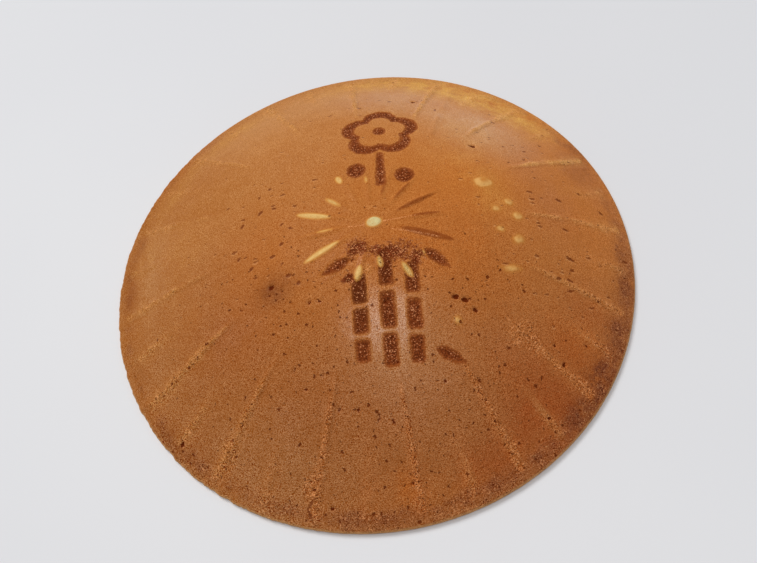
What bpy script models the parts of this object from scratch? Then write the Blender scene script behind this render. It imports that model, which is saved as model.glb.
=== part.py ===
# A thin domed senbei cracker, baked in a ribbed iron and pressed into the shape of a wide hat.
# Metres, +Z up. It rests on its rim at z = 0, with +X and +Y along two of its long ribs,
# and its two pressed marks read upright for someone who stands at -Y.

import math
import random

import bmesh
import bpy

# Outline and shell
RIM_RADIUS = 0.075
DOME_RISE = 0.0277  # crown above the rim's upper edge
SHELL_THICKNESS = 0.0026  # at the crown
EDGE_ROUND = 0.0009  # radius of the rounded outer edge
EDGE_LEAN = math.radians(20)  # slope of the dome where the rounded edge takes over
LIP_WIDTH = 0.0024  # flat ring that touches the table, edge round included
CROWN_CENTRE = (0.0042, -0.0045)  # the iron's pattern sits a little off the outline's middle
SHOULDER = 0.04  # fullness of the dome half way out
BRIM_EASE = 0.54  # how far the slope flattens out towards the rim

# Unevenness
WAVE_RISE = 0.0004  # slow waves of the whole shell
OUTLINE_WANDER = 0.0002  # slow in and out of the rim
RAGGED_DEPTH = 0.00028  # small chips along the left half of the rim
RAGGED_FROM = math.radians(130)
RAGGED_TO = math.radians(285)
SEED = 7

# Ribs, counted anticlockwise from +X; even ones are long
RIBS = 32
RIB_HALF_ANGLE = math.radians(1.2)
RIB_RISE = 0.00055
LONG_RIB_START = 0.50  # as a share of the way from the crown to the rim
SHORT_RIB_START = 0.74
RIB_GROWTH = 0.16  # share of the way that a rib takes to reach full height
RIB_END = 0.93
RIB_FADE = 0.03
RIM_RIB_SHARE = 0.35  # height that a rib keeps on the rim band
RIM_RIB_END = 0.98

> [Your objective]
Among the lines above, how many contain the string "that"? State the number alone.

> [Task answer]
4